Data shown:

** begin **

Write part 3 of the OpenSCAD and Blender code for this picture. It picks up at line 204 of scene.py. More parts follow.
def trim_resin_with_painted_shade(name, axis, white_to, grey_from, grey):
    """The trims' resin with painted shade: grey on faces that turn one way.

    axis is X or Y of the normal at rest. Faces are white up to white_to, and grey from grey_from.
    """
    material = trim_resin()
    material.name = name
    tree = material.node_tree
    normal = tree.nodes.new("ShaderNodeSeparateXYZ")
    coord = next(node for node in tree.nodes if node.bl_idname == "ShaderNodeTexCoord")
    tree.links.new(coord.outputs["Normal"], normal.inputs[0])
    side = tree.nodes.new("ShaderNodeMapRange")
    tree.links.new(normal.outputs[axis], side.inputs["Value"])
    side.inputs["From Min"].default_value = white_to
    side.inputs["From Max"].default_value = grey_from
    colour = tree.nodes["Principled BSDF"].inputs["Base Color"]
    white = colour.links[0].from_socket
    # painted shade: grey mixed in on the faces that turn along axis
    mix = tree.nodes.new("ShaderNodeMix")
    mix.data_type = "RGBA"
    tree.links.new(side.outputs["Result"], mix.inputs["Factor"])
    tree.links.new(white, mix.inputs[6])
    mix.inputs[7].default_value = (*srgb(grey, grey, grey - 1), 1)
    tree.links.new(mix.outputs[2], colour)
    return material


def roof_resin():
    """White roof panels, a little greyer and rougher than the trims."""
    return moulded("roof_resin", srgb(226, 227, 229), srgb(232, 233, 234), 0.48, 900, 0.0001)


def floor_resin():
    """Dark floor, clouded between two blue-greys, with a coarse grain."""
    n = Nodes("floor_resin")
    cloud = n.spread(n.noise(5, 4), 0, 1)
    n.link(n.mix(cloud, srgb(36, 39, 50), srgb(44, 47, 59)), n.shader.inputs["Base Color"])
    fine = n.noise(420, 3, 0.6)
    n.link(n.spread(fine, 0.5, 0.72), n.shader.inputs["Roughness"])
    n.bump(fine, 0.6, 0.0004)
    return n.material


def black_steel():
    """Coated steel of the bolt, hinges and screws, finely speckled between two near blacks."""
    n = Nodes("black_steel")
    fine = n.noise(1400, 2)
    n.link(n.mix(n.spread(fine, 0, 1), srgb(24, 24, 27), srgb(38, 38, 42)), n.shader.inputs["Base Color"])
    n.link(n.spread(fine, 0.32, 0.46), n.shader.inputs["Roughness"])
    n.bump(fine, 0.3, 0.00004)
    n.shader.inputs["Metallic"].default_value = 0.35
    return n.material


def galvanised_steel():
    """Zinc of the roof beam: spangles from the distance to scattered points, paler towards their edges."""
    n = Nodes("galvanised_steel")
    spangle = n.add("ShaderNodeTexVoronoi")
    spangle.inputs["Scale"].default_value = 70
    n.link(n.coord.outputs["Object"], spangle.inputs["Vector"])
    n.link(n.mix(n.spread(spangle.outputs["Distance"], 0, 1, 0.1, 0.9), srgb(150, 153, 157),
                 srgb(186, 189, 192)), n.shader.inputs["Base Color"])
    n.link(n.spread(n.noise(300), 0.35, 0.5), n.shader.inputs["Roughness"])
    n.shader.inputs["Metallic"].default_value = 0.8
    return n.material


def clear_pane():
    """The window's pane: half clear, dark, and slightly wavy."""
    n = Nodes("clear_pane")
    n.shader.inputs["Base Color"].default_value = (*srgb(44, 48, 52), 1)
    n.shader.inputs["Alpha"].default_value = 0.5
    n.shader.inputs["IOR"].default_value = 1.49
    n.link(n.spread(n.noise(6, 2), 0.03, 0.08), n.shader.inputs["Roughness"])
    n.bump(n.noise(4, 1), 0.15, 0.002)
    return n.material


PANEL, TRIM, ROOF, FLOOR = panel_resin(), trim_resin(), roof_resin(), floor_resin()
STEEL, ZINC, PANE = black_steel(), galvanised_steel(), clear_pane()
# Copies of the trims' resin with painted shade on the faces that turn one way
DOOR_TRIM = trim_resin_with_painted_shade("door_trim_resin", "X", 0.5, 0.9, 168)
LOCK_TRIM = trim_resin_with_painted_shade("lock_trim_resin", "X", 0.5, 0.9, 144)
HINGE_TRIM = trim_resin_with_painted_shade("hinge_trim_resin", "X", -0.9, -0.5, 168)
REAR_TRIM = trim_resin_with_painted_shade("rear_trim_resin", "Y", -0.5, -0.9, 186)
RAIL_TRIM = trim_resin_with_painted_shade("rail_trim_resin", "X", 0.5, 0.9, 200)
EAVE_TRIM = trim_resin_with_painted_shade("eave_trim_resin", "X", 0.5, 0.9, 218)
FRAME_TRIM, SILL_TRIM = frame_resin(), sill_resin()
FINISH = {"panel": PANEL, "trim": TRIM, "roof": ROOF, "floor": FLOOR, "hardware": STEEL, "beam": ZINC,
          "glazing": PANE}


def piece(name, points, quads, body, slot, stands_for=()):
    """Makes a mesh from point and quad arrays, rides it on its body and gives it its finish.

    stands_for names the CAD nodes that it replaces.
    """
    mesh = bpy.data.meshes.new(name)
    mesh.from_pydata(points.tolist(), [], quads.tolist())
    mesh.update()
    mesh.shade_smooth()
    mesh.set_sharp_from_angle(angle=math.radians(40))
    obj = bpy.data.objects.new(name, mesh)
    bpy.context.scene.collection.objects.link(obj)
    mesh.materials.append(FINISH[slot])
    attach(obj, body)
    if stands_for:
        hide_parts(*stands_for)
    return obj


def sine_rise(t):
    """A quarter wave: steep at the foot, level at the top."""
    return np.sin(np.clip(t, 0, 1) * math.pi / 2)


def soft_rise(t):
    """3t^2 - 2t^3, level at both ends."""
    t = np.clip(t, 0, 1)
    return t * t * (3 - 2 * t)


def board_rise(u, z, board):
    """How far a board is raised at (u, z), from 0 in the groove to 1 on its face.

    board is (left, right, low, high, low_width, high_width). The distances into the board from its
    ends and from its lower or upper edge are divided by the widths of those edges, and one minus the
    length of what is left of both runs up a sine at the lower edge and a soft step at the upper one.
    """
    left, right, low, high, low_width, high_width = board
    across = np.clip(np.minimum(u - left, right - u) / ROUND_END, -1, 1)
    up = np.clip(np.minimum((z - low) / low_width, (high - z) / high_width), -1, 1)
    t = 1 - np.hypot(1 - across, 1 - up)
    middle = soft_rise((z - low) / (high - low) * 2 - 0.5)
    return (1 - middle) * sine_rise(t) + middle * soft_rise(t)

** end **

Copy out the full listing exactly.

Right answer:
Write part 3 of the OpenSCAD and Blender code for this picture. It picks up at line 204 of scene.py. More parts follow.
def trim_resin_with_painted_shade(name, axis, white_to, grey_from, grey):
    """The trims' resin with painted shade: grey on faces that turn one way.

    axis is X or Y of the normal at rest. Faces are white up to white_to, and grey from grey_from.
    """
    material = trim_resin()
    material.name = name
    tree = material.node_tree
    normal = tree.nodes.new("ShaderNodeSeparateXYZ")
    coord = next(node for node in tree.nodes if node.bl_idname == "ShaderNodeTexCoord")
    tree.links.new(coord.outputs["Normal"], normal.inputs[0])
    side = tree.nodes.new("ShaderNodeMapRange")
    tree.links.new(normal.outputs[axis], side.inputs["Value"])
    side.inputs["From Min"].default_value = white_to
    side.inputs["From Max"].default_value = grey_from
    colour = tree.nodes["Principled BSDF"].inputs["Base Color"]
    white = colour.links[0].from_socket
    # painted shade: grey mixed in on the faces that turn along axis
    mix = tree.nodes.new("ShaderNodeMix")
    mix.data_type = "RGBA"
    tree.links.new(side.outputs["Result"], mix.inputs["Factor"])
    tree.links.new(white, mix.inputs[6])
    mix.inputs[7].default_value = (*srgb(grey, grey, grey - 1), 1)
    tree.links.new(mix.outputs[2], colour)
    return material


def roof_resin():
    """White roof panels, a little greyer and rougher than the trims."""
    return moulded("roof_resin", srgb(226, 227, 229), srgb(232, 233, 234), 0.48, 900, 0.0001)


def floor_resin():
    """Dark floor, clouded between two blue-greys, with a coarse grain."""
    n = Nodes("floor_resin")
    cloud = n.spread(n.noise(5, 4), 0, 1)
    n.link(n.mix(cloud, srgb(36, 39, 50), srgb(44, 47, 59)), n.shader.inputs["Base Color"])
    fine = n.noise(420, 3, 0.6)
    n.link(n.spread(fine, 0.5, 0.72), n.shader.inputs["Roughness"])
    n.bump(fine, 0.6, 0.0004)
    return n.material


def black_steel():
    """Coated steel of the bolt, hinges and screws, finely speckled between two near blacks."""
    n = Nodes("black_steel")
    fine = n.noise(1400, 2)
    n.link(n.mix(n.spread(fine, 0, 1), srgb(24, 24, 27), srgb(38, 38, 42)), n.shader.inputs["Base Color"])
    n.link(n.spread(fine, 0.32, 0.46), n.shader.inputs["Roughness"])
    n.bump(fine, 0.3, 0.00004)
    n.shader.inputs["Metallic"].default_value = 0.35
    return n.material


def galvanised_steel():
    """Zinc of the roof beam: spangles from the distance to scattered points, paler towards their edges."""
    n = Nodes("galvanised_steel")
    spangle = n.add("ShaderNodeTexVoronoi")
    spangle.inputs["Scale"].default_value = 70
    n.link(n.coord.outputs["Object"], spangle.inputs["Vector"])
    n.link(n.mix(n.spread(spangle.outputs["Distance"], 0, 1, 0.1, 0.9), srgb(150, 153, 157),
                 srgb(186, 189, 192)), n.shader.inputs["Base Color"])
    n.link(n.spread(n.noise(300), 0.35, 0.5), n.shader.inputs["Roughness"])
    n.shader.inputs["Metallic"].default_value = 0.8
    return n.material


def clear_pane():
    """The window's pane: half clear, dark, and slightly wavy."""
    n = Nodes("clear_pane")
    n.shader.inputs["Base Color"].default_value = (*srgb(44, 48, 52), 1)
    n.shader.inputs["Alpha"].default_value = 0.5
    n.shader.inputs["IOR"].default_value = 1.49
    n.link(n.spread(n.noise(6, 2), 0.03, 0.08), n.shader.inputs["Roughness"])
    n.bump(n.noise(4, 1), 0.15, 0.002)
    return n.material


PANEL, TRIM, ROOF, FLOOR = panel_resin(), trim_resin(), roof_resin(), floor_resin()
STEEL, ZINC, PANE = black_steel(), galvanised_steel(), clear_pane()
# Copies of the trims' resin with painted shade on the faces that turn one way
DOOR_TRIM = trim_resin_with_painted_shade("door_trim_resin", "X", 0.5, 0.9, 168)
LOCK_TRIM = trim_resin_with_painted_shade("lock_trim_resin", "X", 0.5, 0.9, 144)
HINGE_TRIM = trim_resin_with_painted_shade("hinge_trim_resin", "X", -0.9, -0.5, 168)
REAR_TRIM = trim_resin_with_painted_shade("rear_trim_resin", "Y", -0.5, -0.9, 186)
RAIL_TRIM = trim_resin_with_painted_shade("rail_trim_resin", "X", 0.5, 0.9, 200)
EAVE_TRIM = trim_resin_with_painted_shade("eave_trim_resin", "X", 0.5, 0.9, 218)
FRAME_TRIM, SILL_TRIM = frame_resin(), sill_resin()
FINISH = {"panel": PANEL, "trim": TRIM, "roof": ROOF, "floor": FLOOR, "hardware": STEEL, "beam": ZINC,
          "glazing": PANE}


def piece(name, points, quads, body, slot, stands_for=()):
    """Makes a mesh from point and quad arrays, rides it on its body and gives it its finish.

    stands_for names the CAD nodes that it replaces.
    """
    mesh = bpy.data.meshes.new(name)
    mesh.from_pydata(points.tolist(), [], quads.tolist())
    mesh.update()
    mesh.shade_smooth()
    mesh.set_sharp_from_angle(angle=math.radians(40))
    obj = bpy.data.objects.new(name, mesh)
    bpy.context.scene.collection.objects.link(obj)
    mesh.materials.append(FINISH[slot])
    attach(obj, body)
    if stands_for:
        hide_parts(*stands_for)
    return obj


def sine_rise(t):
    """A quarter wave: steep at the foot, level at the top."""
    return np.sin(np.clip(t, 0, 1) * math.pi / 2)


def soft_rise(t):
    """3t^2 - 2t^3, level at both ends."""
    t = np.clip(t, 0, 1)
    return t * t * (3 - 2 * t)


def board_rise(u, z, board):
    """How far a board is raised at (u, z), from 0 in the groove to 1 on its face.

    board is (left, right, low, high, low_width, high_width). The distances into the board from its
    ends and from its lower or upper edge are divided by the widths of those edges, and one minus the
    length of what is left of both runs up a sine at the lower edge and a soft step at the upper one.
    """
    left, right, low, high, low_width, high_width = board
    across = np.clip(np.minimum(u - left, right - u) / ROUND_END, -1, 1)
    up = np.clip(np.minimum((z - low) / low_width, (high - z) / high_width), -1, 1)
    t = 1 - np.hypot(1 - across, 1 - up)
    middle = soft_rise((z - low) / (high - low) * 2 - 0.5)
    return (1 - middle) * sine_rise(t) + middle * soft_rise(t)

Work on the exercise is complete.